“I ain’t never met someone done made me ring the cowbell like you.”
“Thank you for standin’ up for me after we broke Momma’s waterbed.”
“I thought of you the other day when I was plowin’ the cornfield.”
“I know I got me a good woman when she don’t fall off the hay bale at the wrong time.”
“I love you more than cornbread dipped in buttermilk.”
“I sure would like to be the fried chicken at your church picnic.”
“None of my bull-ridin’ trophies are better than the ride I have with you.”
“Sorry about that thing with your sister. I didn’t know y’all wore the same kinda nightgown.”

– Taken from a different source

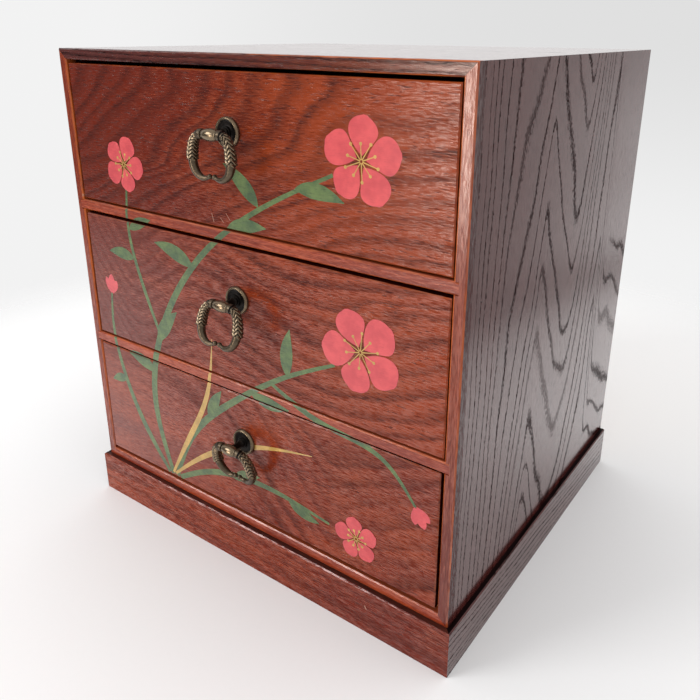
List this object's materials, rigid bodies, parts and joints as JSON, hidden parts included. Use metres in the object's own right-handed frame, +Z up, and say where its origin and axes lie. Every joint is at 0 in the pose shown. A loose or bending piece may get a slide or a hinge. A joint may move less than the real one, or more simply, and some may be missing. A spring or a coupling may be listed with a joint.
{
  "type": "small tansu chest",
  "caption": "Small tabletop tansu chest with drawers one above another in a lacquered carcass on a plinth, and a leaf-patterned ring pull on each drawer.",
  "frame": {"origin": "middle of the plinth's lower front edge, on the surface that the chest stands on", "axes": "+Z up, -Y towards the front where the drawers open, +X to the right seen from the front"},
  "size_m": [0.2454, 0.2262, 0.2654],
  "materials": {
    "lacquered_front": "clear red-brown lacquer over open-grained wood, glossy",
    "lacquered_side": "dark red-brown lacquer over open-grained wood, satin gloss",
    "plain_board": "plain board, stained",
    "drawer_wood": "plain pale wood, unfinished",
    "plywood": "thin plywood, unfinished",
    "bronze": "antique bronze, dark in the recesses and rubbed on the high places",
    "steel": "zinc-plated steel"
  },
  "bodies": {
    "carcass": {"left_side": "lacquered_side", "right_side": "lacquered_side", "top_board": "lacquered_side", "bottom_board": "plain_board", "back_panel": "plywood", "left_edging": "lacquered_front", "right_edging": "lacquered_front", "top_edging": "lacquered_front", "bottom_edging": "lacquered_front", "lower_rail": "lacquered_front", "upper_rail": "lacquered_front", "lower_divider": "plain_board", "upper_divider": "plain_board", "plinth_front": "lacquered_front", "plinth_left": "lacquered_side", "plinth_right": "lacquered_side", "plinth_back": "plain_board", "plinth_blocks": "plain_board"},
    "bottom_drawer": {"bottom_drawer_front": "lacquered_front", "bottom_drawer_left": "drawer_wood", "bottom_drawer_right": "drawer_wood", "bottom_drawer_back": "drawer_wood", "bottom_drawer_bottom": "plywood", "bottom_drawer_brads": "steel", "bottom_pull_rosette": "bronze", "bottom_pull_post": "bronze", "bottom_pull_nut": "steel"},
    "bottom_pull_ring": {"bottom_ring": "bronze"},
    "middle_drawer": {"middle_drawer_front": "lacquered_front", "middle_drawer_left": "drawer_wood", "middle_drawer_right": "drawer_wood", "middle_drawer_back": "drawer_wood", "middle_drawer_bottom": "plywood", "middle_drawer_brads": "steel", "middle_pull_rosette": "bronze", "middle_pull_post": "bronze", "middle_pull_nut": "steel"},
    "middle_pull_ring": {"middle_ring": "bronze"},
    "top_drawer": {"top_drawer_front": "lacquered_front", "top_drawer_left": "drawer_wood", "top_drawer_right": "drawer_wood", "top_drawer_back": "drawer_wood", "top_drawer_bottom": "plywood", "top_drawer_brads": "steel", "top_pull_rosette": "bronze", "top_pull_post": "bronze", "top_pull_nut": "steel"},
    "top_pull_ring": {"top_ring": "bronze"}
  },
  "joints": [
    {"name": "bottom_drawer_slide", "type": "slide", "parent": "carcass", "child": "bottom_drawer", "axis": [0, -1, 0], "range_m": [0, 0.16]},
    {"name": "bottom_ring_swing", "type": "hinge", "parent": "bottom_drawer", "child": "bottom_pull_ring", "pos_m": [-0.0006, -0.0075, 0.0761], "axis": [-1, 0, 0], "range_deg": [-14, 221]},
    {"name": "middle_drawer_slide", "type": "slide", "parent": "carcass", "child": "middle_drawer", "axis": [0, -1, 0], "range_m": [0, 0.16]},
    {"name": "middle_ring_swing", "type": "hinge", "parent": "middle_drawer", "child": "middle_pull_ring", "pos_m": [0.0003, -0.0075, 0.1537], "axis": [-1, 0, 0], "range_deg": [-41.5, 193.5]},
    {"name": "top_drawer_slide", "type": "slide", "parent": "carcass", "child": "top_drawer", "axis": [0, -1, 0], "range_m": [0, 0.16]},
    {"name": "top_ring_swing", "type": "hinge", "parent": "top_drawer", "child": "top_pull_ring", "pos_m": [0.0003, -0.0075, 0.2323], "axis": [-1, 0, 0], "range_deg": [-29.5, 205.5]}
  ]
}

“I don’t care what Preacher Eustace says. Ain’t nuthin’ wrong with two bulls sharin’ a stall.”
“I wanna dip my fried green tomato in the same sauce as you.”
“I still remember the day we met, when both our daddies got arrested and there you was, sittin’ in the waitin’ room at the police station, poppin’ your gum like you owned the place.”

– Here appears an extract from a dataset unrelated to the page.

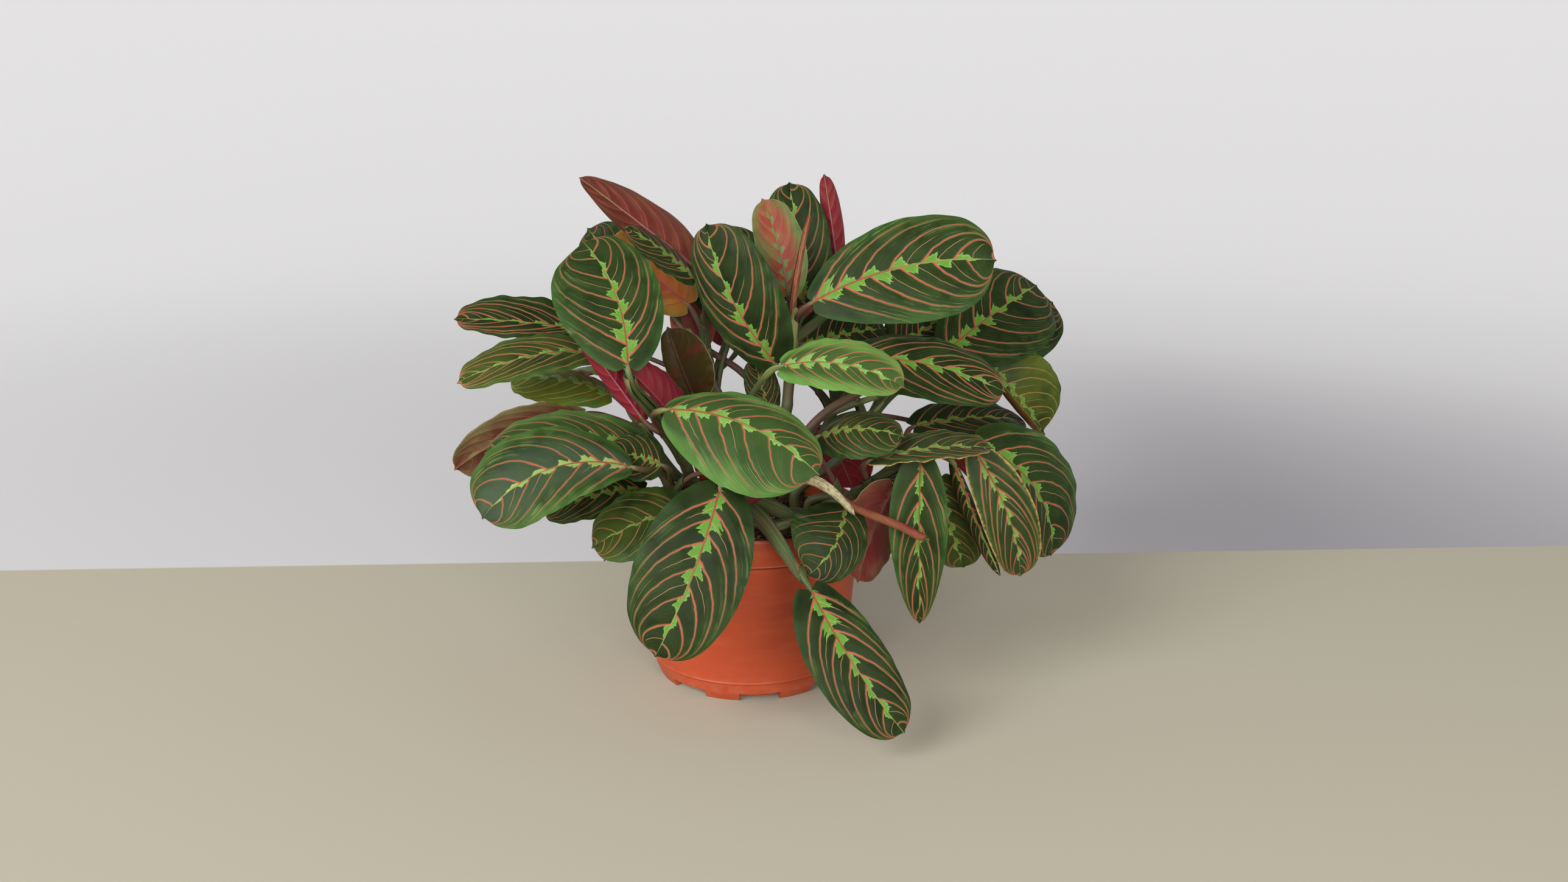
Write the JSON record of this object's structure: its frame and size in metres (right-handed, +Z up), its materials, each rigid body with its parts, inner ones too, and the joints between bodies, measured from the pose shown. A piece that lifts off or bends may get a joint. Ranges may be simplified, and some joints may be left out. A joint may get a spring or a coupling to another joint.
{
  "type": "potted prayer plant",
  "caption": "Prayer plant with broad oval leaves, pink veins and wine-red undersides, in peat in a round terracotta-coloured plastic nursery pot.",
  "frame": {"origin": "middle of the pot's underside, on the surface that the pot stands on, on the pot's axis", "axes": "+Z up along the pot's axis, -Y towards the side that the largest drooping leaves face, +X to the right seen from there"},
  "size_m": [0.446, 0.3321, 0.341],
  "materials": {
    "pot": "satin moulded nursery-pot plastic",
    "soil": "damp fibrous peat",
    "stem": "smooth green stalks with a red-brown tinge",
    "leaf": "satin leaf, dark green with a light green mark and pink veins above, wine-red below"
  },
  "bodies": {
    "root": {"pot": "pot", "soil": "soil", "stem_a": "stem", "leaf_a_1": "leaf", "leaf_a_2": "leaf", "leaf_a_3": "leaf", "leaf_a_4": "leaf", "stem_b": "stem", "leaf_b_1": "leaf", "leaf_b_2": "leaf", "leaf_b_3": "leaf", "leaf_b_4": "leaf", "leaf_b_5": "leaf", "stem_c": "stem", "leaf_c_1": "leaf", "leaf_c_2": "leaf", "leaf_c_3": "leaf", "leaf_c_4": "leaf", "stem_d": "stem", "leaf_d_1": "leaf", "leaf_d_2": "leaf", "leaf_d_3": "leaf", "stem_e": "stem", "leaf_e_1": "leaf", "leaf_e_2": "leaf", "leaf_e_3": "leaf", "leaf_e_4": "leaf", "leaf_e_5": "leaf", "stem_f": "stem", "leaf_f_1": "leaf", "leaf_f_2": "leaf", "leaf_f_3": "leaf", "leaf_f_4": "leaf", "leaf_f_5": "leaf", "stem_g": "stem", "leaf_g_1": "leaf", "leaf_g_2": "leaf", "leaf_g_3": "leaf", "leaf_g_4": "leaf", "leaf_g_5": "leaf", "stem_h": "stem", "leaf_h_1": "leaf", "leaf_h_2": "leaf", "stem_i": "stem", "leaf_i_1": "leaf", "leaf_i_2": "leaf", "stem_j": "stem", "leaf_j_1": "leaf", "leaf_j_2": "leaf", "leaf_j_3": "leaf", "leaf_j_4": "leaf", "leaf_j_5": "leaf", "leaf_j_6": "leaf", "stem_k": "stem", "leaf_k_1": "leaf", "leaf_k_2": "leaf", "leaf_k_3": "leaf", "leaf_k_4": "leaf", "leaf_k_5": "leaf", "leaf_k_6": "leaf"}
  },
  "joints": []
}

“It’s hard for me to say I’m sorry. Especially when I’m not. Still, wanna get hitched?”
“Girl, you know it’s true when I remember your name the next morning.”
“That dent in the other side of the mattress sure is empty when you ain’t fillin’ it.”
“Please come to Amarillo for the springtime.”
“Near, far, wherever you are, I’ll track you down with my hound dogs.”
“How am I supposed to live without your peach cobbler?”
“You’re the one that I want. Unless there’s a barn dance on a Saturday night.”
“I never knew true love until I figured out you wasn’t wearin’ panties when you was singin’ in the gospel choir. I guess that fresh air helped you hit those high notes.”
“I ain’t no good with words. I just know I can’t breathe when I see you.”
“You’re the best egg I ever found in the hen house. I wanna be your rooster.”
“I don’t care if you got 46 kids. I gotta be kin to some of ‘em. We’ll work it out.”
“You make me feel better about all the things I feel bad about doing.”
“I never knew how much fun we could have mucking the horse stalls.”
“At the end of the day, when the cows stop mooing and drunk daddy finally goes to bed, you are the stars that fill my sky.”
Note: The previous 25 sayings can be found here, should you relish more.
Cheers.
P.S. Yes, I know I got a bit over-exuberant with the trivial song references, but these things happen on a starry night…
Categories: Humor
love these! happy valentine’s day!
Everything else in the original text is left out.